Distributionally robust methods have been applied to a wide spectrum of machine learning, control, and engineering problems:

Outlier Detection and Robust Regression: Wasserstein-DRO improves AUC over standard $M$ -estimators and regularized LAD in the presence of structured or adversarial contamination; large regularization coefficients yield conservativeness, but selecting via concentration inequalities or cross-validation balances robustness and accuracy (1706.02412, Blanchet et al., 2017, Chen et al., 2021).
Multiclass Deep Learning Robustness: Combining multiclass DRO relaxations with robust Vision Transformer (ViT) training steps significantly improves adversarial and out-of-distribution accuracy (up to 91.3% reduction in loss, 83.5% in error rate under attack), especially when integrated with adversarial approaches like PGD (Chen et al., 2021).
Domain Adaptation: DRDA and related methods leverage MMD-DRO for provable target-domain generalization and robust reweighting, outperforming classical DA approaches under covariate shift (Awad et al., 2022, Wang et al., 2023).
Fairness and Subpopulation Robustness: Parametric likelihood-ratio-based DRO and groupwise adversarial formulations upweight under-represented or high-loss minorities, yielding superior worst-group accuracy compared to classical divergence-based DRO or empirical risk minimization (Michel et al., 2022, Hastings et al., 8 May 2024).
Control and MPC under Distribution Shift: Application to robust scenario-based Model Predictive Control (MPC) using gradient-norm and RKHS-based regularization achieves near-perfect constraint satisfaction rates even with small sample sizes under distributional shift (Nemmour et al., 2021).
Robust Reinforcement Learning and RLHF: Recent work applies φ-divergence-ball DRO in both reward learning and policy fine-tuning for RL from human feedback, improving large-language-model performance on out-of-distribution prompts and maintaining provable convergence (Mandal et al., 1 Mar 2025).
Robust Adaptive Beamforming: Wasserstein DRO provides a unifying treatment of norm-bounded and ellipsoidally-constrained uncertainty models in robust MVDR beamforming, connecting classical and data-driven approaches within a tractable convex-optimization framework (Irani et al., 1 Jun 2025).

6. Theoretical Guarantees and Connections to Regularization

DRO methods furnish rigorous out-of-sample, finite-sample, and asymptotic generalization bounds by leveraging high-dimensional measure concentration for the chosen ambiguity set.
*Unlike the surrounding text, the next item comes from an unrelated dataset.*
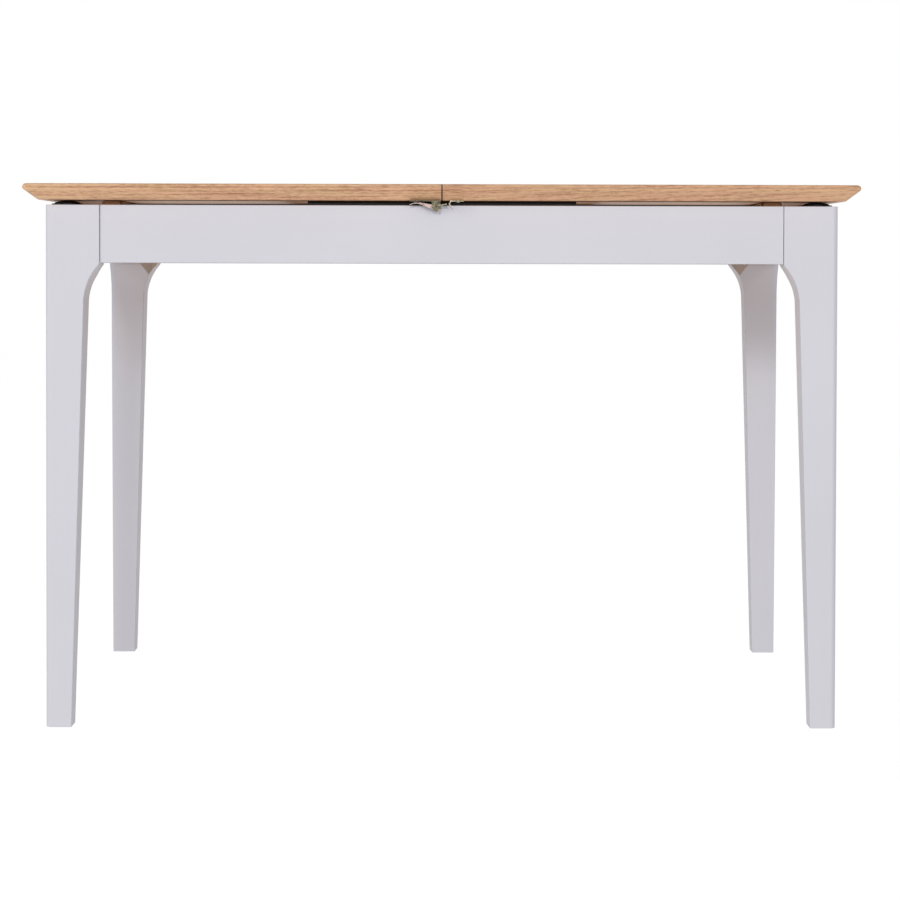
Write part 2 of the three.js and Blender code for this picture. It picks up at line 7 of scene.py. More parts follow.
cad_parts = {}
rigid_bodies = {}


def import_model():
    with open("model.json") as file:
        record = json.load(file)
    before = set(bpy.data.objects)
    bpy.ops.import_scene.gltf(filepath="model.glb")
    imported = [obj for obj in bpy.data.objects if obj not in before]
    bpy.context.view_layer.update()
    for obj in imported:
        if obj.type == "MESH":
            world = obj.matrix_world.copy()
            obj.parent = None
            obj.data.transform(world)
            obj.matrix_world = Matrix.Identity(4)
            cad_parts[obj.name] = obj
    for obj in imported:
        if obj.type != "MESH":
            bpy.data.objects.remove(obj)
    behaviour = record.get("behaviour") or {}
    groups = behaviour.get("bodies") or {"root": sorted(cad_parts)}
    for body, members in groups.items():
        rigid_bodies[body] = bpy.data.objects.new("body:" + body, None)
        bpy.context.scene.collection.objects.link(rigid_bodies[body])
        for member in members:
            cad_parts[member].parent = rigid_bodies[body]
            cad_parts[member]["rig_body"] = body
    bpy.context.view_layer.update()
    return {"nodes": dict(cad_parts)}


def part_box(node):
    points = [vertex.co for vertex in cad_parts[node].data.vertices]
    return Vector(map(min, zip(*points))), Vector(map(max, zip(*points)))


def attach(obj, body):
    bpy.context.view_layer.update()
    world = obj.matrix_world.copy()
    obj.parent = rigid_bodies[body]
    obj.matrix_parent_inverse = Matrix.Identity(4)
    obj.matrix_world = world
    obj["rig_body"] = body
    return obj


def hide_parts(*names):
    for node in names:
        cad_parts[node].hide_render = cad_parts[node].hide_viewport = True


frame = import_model()
sidesX = {"left": -1, "right": 1}
sidesY = {"front": -1, "back": 1}
corners = [(nameY + "_" + nameX, sideX, sideY)
           for nameY, sideY in sidesY.items() for nameX, sideX in sidesX.items()]


def clearSelection():
    bpy.ops.object.select_all(action="DESELECT")


def activate(piece):
    clearSelection()
    piece.select_set(True)
    bpy.context.view_layer.objects.active = piece


def applyPlace(piece):
    activate(piece)
    bpy.ops.object.transform_apply(location=True, rotation=True, scale=True)
    return piece


def startShape(name, add, centre, scale=(1, 1, 1), turn=(0, 0, 0), **settings):
    clearSelection()
    add(**settings)
    piece = bpy.context.object
    piece.name = name
    piece.location = centre
    piece.rotation_euler = turn
    piece.scale = scale
    return applyPlace(piece)


def startBox(name, low, high):
    low, high = Vector(low), Vector(high)
    return startShape(name, bpy.ops.mesh.primitive_cube_add, (low + high) / 2, high - low, size=1)


def startRod(name, start, end, radius, vertices):
    start, end = Vector(start), Vector(end)
    turn = (end - start).to_track_quat("Z", "Y").to_euler()
    return startShape(name, bpy.ops.mesh.primitive_cylinder_add, (start + end) / 2, turn=turn,
                      radius=radius, depth=(end - start).length, vertices=vertices)


def edit(piece, mode="FACE"):
    activate(piece)
    bpy.ops.object.mode_set(mode="EDIT")
    bpy.ops.mesh.select_mode(type=mode)
    bpy.ops.mesh.select_all(action="DESELECT")


def leaveEdit():
    bpy.ops.object.mode_set(mode="OBJECT")


def pickFaces(piece, wanted):
    edit(piece)
    leaveEdit()
    for face in piece.data.polygons:
        face.select = wanted(face.center, face.normal)
    bpy.ops.object.mode_set(mode="EDIT")


def pickEdges(piece, wanted):
    edit(piece, "EDGE")
    leaveEdit()
    points = piece.data.vertices
    for edge in piece.data.edges:
        edge.select = wanted(*(points[i].co for i in edge.vertices))
    bpy.ops.object.mode_set(mode="EDIT")


def roundEdges(piece, wanted, radius, segments):
    pickEdges(piece, wanted)
    bpy.ops.mesh.bevel(offset=radius, segments=segments, affect="EDGES")
    leaveEdit()


def faceOutwards(piece):
    edit(piece)
    bpy.ops.mesh.select_all(action="SELECT")
    bpy.ops.mesh.normals_make_consistent(inside=False)
    leaveEdit()


def rises(a, b):
    return abs(a.z - b.z) > 1e-6


def onPlane(axis, place, reach=1e-5):
    return lambda a, b: abs(a[axis] - place) < reach and abs(b[axis] - place) < reach


def applyModifier(piece, kind, **settings):
    activate(piece)
    modifier = piece.modifiers.new(kind.title(), kind)
    for key, value in settings.items():
        setattr(modifier, key, value)
    bpy.ops.object.modifier_apply(modifier=modifier.name)


def cutAway(piece, tools):
    for tool in tools:
        applyModifier(piece, "BOOLEAN", operation="DIFFERENCE", solver="EXACT", object=tool)
        bpy.data.objects.remove(tool)


def joinShapes(name, shapes):
    activate(shapes[0])
    for shape in shapes:
        shape.select_set(True)
    bpy.ops.object.join()
    shapes[0].name = name
    return shapes[0]


def smooth(piece, crease=32):
    # edges that turn by more than the crease stay sharp
    activate(piece)
    bpy.ops.object.shade_smooth_by_angle(angle=math.radians(crease))
    applyModifier(piece, "WEIGHTED_NORMAL", keep_sharp=True, weight=60)
    return piece


def copyShape(source, name, place=None):
    piece = bpy.data.objects.new(name, source.data.copy())
    bpy.context.scene.collection.objects.link(piece)
    if place is not None:
        piece.matrix_world = place
        mirrored = place.determinant() < 0
        applyPlace(piece)
        if mirrored:
            faceOutwards(piece)
    return piece


def middleOf(node):
    low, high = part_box(node)
    return (low + high) / 2


def seat(piece, node, finish, stands=True):
    # a finished piece gets the finish given and takes its body from a node of the frame, whose own shape
    # it hides when it stands in for it
    piece.data.materials.clear()
    piece.data.materials.append(finish)
    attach(piece, frame["nodes"][node]["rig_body"])
    if stands:
        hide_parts(node)
    return piece


def easedCopy(node, radius, segments):
    # the node's own shape with its doubles merged and its edges eased
    piece = copyShape(frame["nodes"][node], node + "_finished")
    edit(piece)
    bpy.ops.mesh.select_all(action="SELECT")
    bpy.ops.mesh.remove_doubles(threshold=1e-6)
    bpy.ops.mesh.dissolve_limited(angle_limit=math.radians(0.6))
    leaveEdit()
    applyModifier(piece, "BEVEL", width=radius, segments=segments, limit_method="ANGLE",
                  angle_limit=math.radians(34), use_clamp_overlap=True)
    return smooth(piece)


class Signal:
    # one output of a node, so that shader maths reads as plain arithmetic
    def __init__(self, graph, socket):
        self.graph = graph
        self.socket = socket

    def maths(self, operation, *values):
        return self.graph.node("Math", {"operation": operation}, dict(enumerate(values)))

    def __add__(self, other):
        return self.maths("ADD", self, other)

    def __sub__(self, other):
        return self.maths("SUBTRACT", self, other)

    def __rsub__(self, other):
        return self.maths("SUBTRACT", other, self)

    def __mul__(self, other):
        return self.maths("MULTIPLY", self, other)

    def __truediv__(self, other):
        return self.maths("DIVIDE", self, other)

    __radd__ = __add__
    __rmul__ = __mul__

    def floor(self):
        return self.maths("FLOOR", self)

    def fraction(self):
        return self.maths("FRACT", self)

    def size(self):
        return self.maths("ABSOLUTE", self)

    def root(self):
        return self.maths("SQRT", self)

    def fade(self, start, end):
        # 0 at start and 1 at end, eased between them
        inputs = {"Value": self, "From Min": start, "From Max": end}
        return self.graph.node("MapRange", {"interpolation_type": "SMOOTHSTEP"}, inputs)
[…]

The ambiguity radius (size of the ball) can be set via non-asymptotic probabilistic bounds, e.g., Wasserstein or MMD concentrations, yielding high-probability certificates for true risk over possible environmental shifts (1706.02412, Chen et al., 2021, Awad et al., 2022, Staib et al., 2019, Blanchet et al., 26 Jan 2024). In all cases, the DRO penalty function is interpretable as a data-dependent confidence region.

Moreover, the duality between DRO and regularization is foundational: the DRO-induced penalty directly reflects the adversary's ability to distort the empirical law, mapping geometric properties of the ambiguity set into concrete bias–variance trade-offs (norm penalties or variance penalties) for the model (Blanchet et al., 26 Jan 2024, Blanchet et al., 2017, Staib et al., 2019, Chen et al., 2021).

7. Perspectives, Limitations, and Open Problems

Distributionally robust methods deliver a principled, unified lens for understanding and deploying regularized, robust estimators across learning paradigms and control systems. They offer tractable, interpretable connections to familiar regularizers, support new algorithmic developments for large-scale and nonconvex settings, and are empirically validated to improve robustness to distribution shift, contamination, and uncertain environments (Chen et al., 2021, Blanchet et al., 26 Jan 2024, Blanchet et al., 2017, Awad et al., 2022, Haddadpour et al., 2022).

However, practical challenges remain:

Choice and calibration of the ambiguity set: overly conservative ambiguity can harm accuracy, while insufficient coverage forfeits robustness (1706.02412, Blanchet et al., 26 Jan 2024).
Computational bottlenecks for large-scale and high-dimensional datasets, particularly for Wasserstein-based constraints, though scalable variance-reduced and stochastic methods have emerged (Haddadpour et al., 2022, Levy et al., 2020).
Extensions to non-IID, temporal, and non-convex settings are active research areas, with recent progress in non-convex risk measures and multi-source adaptation (Gürbüzbalaban et al., 2020, Wang et al., 2023, Hastings et al., 8 May 2024).
Theoretical understanding of the precise trade-offs between DRO, classical robust statistics, and standard regularization is still evolving (Blanchet et al., 26 Jan 2024).

In sum, distributionally robust methods constitute a mature and expanding paradigm at the intersection of optimization, statistics, and machine learning, with growing practical and theoretical impact across modern data-driven disciplines.